Challenges and Considerations

While AI offers a major leap forward, it’s not without its complexities—especially in a regulated industry.

• Model transparency and explainability: AI decisions must be auditable and explainable to both regulators and customers—particularly when transactions are blocked or accounts frozen.

• Data privacy and security: AI systems must comply with GDPR, CCPA, GLBA, and other data privacy laws, especially when analyzing sensitive behavioral data.

• Integration with legacy systems: Many institutions must work around outdated core systems to enable real-time fraud monitoring.

• Human oversight: AI should assist, not replace, fraud analysts—especially in high-stakes or ambiguous scenarios.

AI-Powered Fraud Detection with Zingly.ai

Zingly.ai helps financial institutions embed AI across digital support and engagement workflows—including fraud detection.
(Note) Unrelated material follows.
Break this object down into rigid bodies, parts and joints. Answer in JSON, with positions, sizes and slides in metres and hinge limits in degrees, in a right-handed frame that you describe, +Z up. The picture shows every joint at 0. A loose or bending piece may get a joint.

Zingly enables:

• Real-time alerts when fraud risk is detected across chat, voice, and digital channels

• Persistent digital spaces that store fraud case context and streamline resolution

• Smart triage and escalation to fraud teams with all conversation history intact

• Conversational AI that helps guide members through fraud resolution in seconds—not hours

Zingly makes fraud detection a proactive, member-friendly experience—not a disconnected or painful one.

Final Thought: Trust at Scale Requires Intelligent Defense

Fraud prevention isn’t just a security issue—it’s a customer experience issue. Blocking legitimate transactions creates frustration; missing fraudulent ones destroys trust. AI strikes the balance.

With AI-driven fraud detection, financial institutions can stop more fraud, reduce losses, and protect members—without creating friction or bottlenecks. As fraudsters evolve, so must your tools.